Is that really why they're turning a blind eye? Then I hope they would at least consider a "tolerance zone" where they can all work, keeping other areas free of things like that


----------



## Aryan (May 21, 2004)

Am I the only one shocked at the appauling racism in this thread? Its funny because arabs are always the first to complain when they are killed/spat on for being associated with terrorists in the US and the rest of the world.


----------



## Guest (Aug 21, 2004)

The UAE has the highest male to female ratio in the world. I think around 67% of the population are male. The UAE is also the world's number one consumer of Heinz Baked Beans. This is also probably related to the high number of bachelors in the country 

*Altind_Carnut* - Yeah I remember the Abu Dhabi taxi driver killer. All the taxi drivers were Pakistani and the killer was Afghani. At least it's better to have someone who kills the drivers than have a driver who kills passengers.. just my opinion though. I'm always afraid of taxi drivers not taking the passenger to where he's supposed to go and then killing him. In al-Ain a few months ago a 52 year old UAE national woman was murdered by her personal driver and her body was left in the car for 4 days before it was found. A few years back a 17 year old UAE national boy was murdered in his home at midnight by his Sri Lankan school bus driver after they fought some days earlier...


----------



## Guest (Aug 21, 2004)

Aryan said:


> Am I the only one shocked at the appauling racism in this thread? Its funny because arabs are always the first to complain when they are killed/spat on for being associated with terrorists in the US and the rest of the world.
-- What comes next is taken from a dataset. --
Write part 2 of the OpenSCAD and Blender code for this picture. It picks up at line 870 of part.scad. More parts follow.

Aryan jan.. we are just mentioning what happened. We didn't say anything about people of a particular nationality being always guilty of such crimes. We mention what nationality the criminal/victim was because that's how its done in newspapers here and because the UAE is full of people from all over the world and it's just some way of identifying a person by mentioning where he's from.


----------



## juiced (Aug 18, 2004)

BulldozerGirl said:


> There are all kinds of prostitutes in the city. There's one who's local and she does business in a big villa in Umm Suqeim.
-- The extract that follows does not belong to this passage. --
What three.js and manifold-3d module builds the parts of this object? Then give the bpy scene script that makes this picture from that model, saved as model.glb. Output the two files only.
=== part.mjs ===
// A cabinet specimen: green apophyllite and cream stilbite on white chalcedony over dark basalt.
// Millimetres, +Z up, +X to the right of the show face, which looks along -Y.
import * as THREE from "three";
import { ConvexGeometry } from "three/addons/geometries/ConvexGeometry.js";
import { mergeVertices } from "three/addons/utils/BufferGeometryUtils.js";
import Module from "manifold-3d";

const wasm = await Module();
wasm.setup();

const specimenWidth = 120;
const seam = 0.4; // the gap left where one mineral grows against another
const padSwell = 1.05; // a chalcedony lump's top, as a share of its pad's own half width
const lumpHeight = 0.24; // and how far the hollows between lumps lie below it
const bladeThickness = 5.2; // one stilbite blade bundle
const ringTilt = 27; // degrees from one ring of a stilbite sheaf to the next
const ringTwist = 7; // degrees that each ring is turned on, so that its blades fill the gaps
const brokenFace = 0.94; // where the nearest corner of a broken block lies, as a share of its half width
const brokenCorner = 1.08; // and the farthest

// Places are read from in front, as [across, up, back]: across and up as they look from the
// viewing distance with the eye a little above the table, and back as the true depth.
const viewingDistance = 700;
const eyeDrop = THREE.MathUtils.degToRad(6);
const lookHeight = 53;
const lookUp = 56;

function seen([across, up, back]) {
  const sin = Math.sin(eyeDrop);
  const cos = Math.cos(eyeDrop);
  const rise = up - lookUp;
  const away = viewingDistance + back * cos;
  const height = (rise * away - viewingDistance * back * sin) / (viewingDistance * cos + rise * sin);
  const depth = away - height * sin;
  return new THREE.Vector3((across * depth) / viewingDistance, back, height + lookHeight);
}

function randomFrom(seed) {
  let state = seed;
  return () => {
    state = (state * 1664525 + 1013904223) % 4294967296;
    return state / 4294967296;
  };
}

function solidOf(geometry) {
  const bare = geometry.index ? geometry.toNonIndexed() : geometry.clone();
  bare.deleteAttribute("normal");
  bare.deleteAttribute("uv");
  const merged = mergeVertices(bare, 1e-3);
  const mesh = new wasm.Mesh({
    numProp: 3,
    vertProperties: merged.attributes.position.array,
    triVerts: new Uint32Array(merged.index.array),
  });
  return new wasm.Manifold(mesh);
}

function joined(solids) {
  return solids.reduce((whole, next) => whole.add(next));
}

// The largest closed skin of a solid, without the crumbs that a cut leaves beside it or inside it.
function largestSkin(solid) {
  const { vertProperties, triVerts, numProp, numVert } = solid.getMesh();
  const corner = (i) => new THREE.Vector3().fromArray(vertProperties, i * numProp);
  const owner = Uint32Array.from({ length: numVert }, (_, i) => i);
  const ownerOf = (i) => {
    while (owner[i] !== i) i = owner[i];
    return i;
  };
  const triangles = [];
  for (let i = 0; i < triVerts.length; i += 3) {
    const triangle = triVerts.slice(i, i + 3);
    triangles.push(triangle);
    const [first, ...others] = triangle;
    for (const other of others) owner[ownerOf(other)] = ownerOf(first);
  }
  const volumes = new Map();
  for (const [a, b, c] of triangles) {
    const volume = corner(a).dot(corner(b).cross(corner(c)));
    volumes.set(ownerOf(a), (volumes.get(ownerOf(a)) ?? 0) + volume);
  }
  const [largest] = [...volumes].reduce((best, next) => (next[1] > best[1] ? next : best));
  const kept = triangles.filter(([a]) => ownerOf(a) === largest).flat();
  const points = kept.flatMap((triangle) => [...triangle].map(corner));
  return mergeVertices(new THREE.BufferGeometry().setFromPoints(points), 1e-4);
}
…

If she can afford an Umm Suqeim villa, prostitution must be a much bigger business than I previously thought!

About this AD cabbie killer, was there any motive, or did he just randomly murder cab drivers?


----------



## Guest (Aug 21, 2004)

I think probably a "crime" thread should be made and all these posts should be moved there.

*juiced* - She probably received a lot of gifts..etc. She likes the lifestyle.
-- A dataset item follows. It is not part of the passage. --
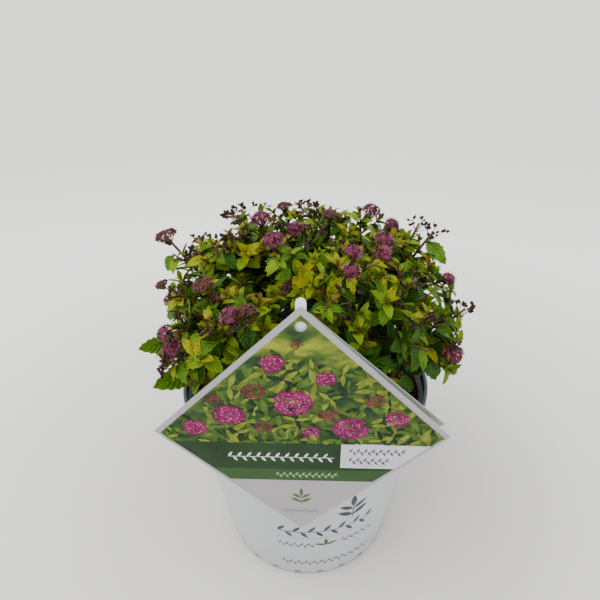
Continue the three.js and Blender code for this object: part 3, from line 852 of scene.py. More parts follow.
def seed_head(tip, up, radius, chance, parts):
    """An open cluster of dry seed cases, a few on each ray."""
    foot = tip - up * radius * SEED_HEAD.foot
    rays = SEED_HEAD.rays + int(3 * chance())
    for ray in range(rays):
        spread = SEED_HEAD.spread + 44 * chance()
        way = branch_way(up, spread, ray * 2 * math.pi / rays + chance())
        fork = foot + way * radius * (0.9 + 0.4 * chance())
        parts["stalks"].append(line(foot, fork))
        for _ in range(SEED_HEAD.cases + int(3 * chance())):
            spread = SEED_HEAD.case_spread + 50 * chance()
            out = branch_way(way, spread, chance() * 2 * math.pi)
            point = fork + out * (1.3 + 1.9 * chance())
            parts["stalks"].append(line(fork, point))
            parts["seed_cases"].append(facing(point, out, 0.75 + 0.4 * chance(), 0))


HEAD_MAKERS = {"open": open_head, "buds": bud_head, "seeds": seed_head}


@functools.cache
def head_parts():
    """The places of all the parts of the flower and seed heads."""
    names = ("petals", "stamens", "flower_buds", "dusky_buds", "seed_cases", "stalks")
    parts = {name: [] for name in names}
    chance = seeded(SEEDS.heads)
    for twig in crown().twigs:
        head = twig.head
        if head.kind in HEAD_MAKERS:
            up = (twig.path.way(1) + HEAD_LIFT).normalized()
            HEAD_MAKERS[head.kind](twig.path.at(1), up, head.radius, chance, parts)
    return parts


# ---- Finishes: each says what the real one is, and what that gives the eye ----


class Finish:
    """A material whose shader's own sockets are set, and the nodes that are added to it."""

    def __init__(self, name, **settings):
        self.material = bpy.data.materials.new(name)
        self.material.use_nodes = True
        self.tree = self.material.node_tree
        self.shader = self.tree.nodes["Principled BSDF"]
        for socket, value in settings.items():
            self.shader.inputs[socket.replace("_", " ")].default_value = value
        coordinates = self.add("TexCoord").outputs
        self.place, self.blade = coordinates["Object"], coordinates["UV"]

    def add(self, kind, sockets=None, **properties):
        """Adds a node with its properties, and its sockets set, or linked where that fits."""
        node = self.tree.nodes.new(f"ShaderNode{kind}")
        for name, value in properties.items():
            setattr(node, name, value)
        for name, value in (sockets or {}).items():
            if isinstance(value, bpy.types.Node):
                value = value.outputs[0]
            if isinstance(value, bpy.types.NodeSocket):
                self.tree.links.new(value, node.inputs[name])
            else:
                node.inputs[name].default_value = value
        return node

    def mottle(self, tones, size, detail=2.0):
        """Colour that wanders between two tones over patches of a size in millimetres."""
        wander = {"Vector": self.place, "Scale": 1000 / size, "Detail": detail}
        patches = self.add("TexNoise", wander)
        ramp = self.add("ValToRGB", {"Fac": patches})
        for element, position, tone in zip(ramp.color_ramp.elements, (0.35, 0.65), tones):
            element.position, element.color = position, tone
        return ramp.outputs["Color"]

    def made(self, colour, height=None, depth=0.0):
        """The material with its colour, and a relief of a depth in millimetres from a height."""
        self.tree.links.new(colour, self.shader.inputs["Base Color"])
        if height:
            bump = self.add("Bump", {"Height": height, "Distance": depth * MM})
            self.tree.links.new(bump.outputs["Normal"], self.shader.inputs["Normal"])
        return self.material


def shade(colour, factor):
    return tuple(min(1, c * factor) for c in colour[:3]) + (1,)


def two_shades(colour, low, high):
    return shade(colour, low), shade(colour, high)


def plain_finish(name, colour, roughness, size=3.0, spread=0.15, **settings):
    """Soft tissue or flat ink: one colour that wanders a little from place to place."""
    finish = Finish(name, Roughness=roughness, **settings)
    return finish.made(finish.mottle(two_shades(colour, 1 - spread, 1 + spread), size))


def grained_finish(name, tones, patches, grain, depth, **settings):
    """Mottled in patches and rough with grain, each of a size in millimetres and a detail."""
    finish = Finish(name, **settings)
    size, detail = grain
    skin = finish.add("TexNoise", {"Vector": finish.place, "Scale": 1000 / size, "Detail": detail})
    return finish.made(finish.mottle(tones, *patches), skin, depth)


def ink_finish(name, colour, spread=0.12, size=5.0):
    """Flat printing ink under a matt film: an even colour with a soft, weak shine."""
    return plain_finish(name, colour, 0.45, size, spread, Specular_IOR_Level=0.12)


def bark_finish(colour):
    """Thin young bark: satin, with red-brown streaks along its cracks.

    The cracks' grain is drawn at 0.9 mm, coarser than life, so that it shows."""
    tones = two_shades(colour, 0.5, 1.6)
    return grained_finish("young_bark", tones, (4.0, 5.0), (0.9, 4.0), 0.25, Roughness=0.6)


def moulded_finish(name, colour, roughness, depth):
    """Injection-moulded polypropylene: satin and even, with a faint grain from the mould.

    The grain is drawn at 1.2 mm, coarser than life, so that it shows."""
    tones = two_shades(colour, 0.97, 1.02)
    look = {"Roughness": roughness, "IOR": 1.49}
    return grained_finish(name, tones, (30.0,), (1.2, 3.0), depth, **look)


def peat_finish(name, low, high):
    """Moist peat and bark crumb: nearly black, with brown fibres, dull."""
    return grained_finish(name, (low, high), (2.5, 6.0), (1.8, 6.0), 1.2, Roughness=0.9)


VEINS = SimpleNamespace(slant=0.55, pitch=44.0, depth=0.2)
# The paler parts of a blade: where they start and end, as distances from its middle, the share
# of the paler tone at each, and how much paler it is.
BLADE_EDGE, MIDRIB = (0.22, 0.5, 0.0, 0.75, 1.4), (0.0, 0.07, 0.6, 0.0, 1.7)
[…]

I can't recall what the motive was for killing those drivers.


----------



## Guest (Aug 21, 2004)

Well, just to be fair since Aryan seems to be upset we mentioned Pakistanis. I will tell you some stuff about crimes commited by UAE nationals.

A few years back two UAE national men offered to help an Indian family whose car broke down on the al-Ain-Dubai highway. They said they would transport the women back to the city while the father fixed the car. They then drove the women (40 something year old wife, a grandma, and two girls in their late teens), and they raped all the women except for the grandma.. then the grandma died of a heart attack and they killed the rest of the women. They were given a public execution on a Friday in front of a mosque. It was quite a long time ago but I remember the execution. I don't think public execution are done any more.

In Ajman also a few years back, a 20-something year old UAE national overtook another car. The car then overtook his car and forced him to stop. The driver who was from the Ajman royal family said: "Do you know who I am? I am a prince! How dare you overtake me!" and he shot him dead on the spot. The prince was excecuted upon orders by the al-Nahyan and al-Maktoum families.


----------



## Dubai-Lover (Jul 4, 2004)

Ok Guys!!!! Now It's Definitely Getting Too Rude!!!! Please Knock This Shit Off!!!!!!

SERIOUSLY!!!!!

i've contacted trances to please close this thread!!!! that's no more fun now!!!


----------



## juiced (Aug 18, 2004)

maybe we could have these posts moved to another thread.. after all, we never get to hear this side of dubai, and it would be a bit of a waste to have all these posts deleted


----------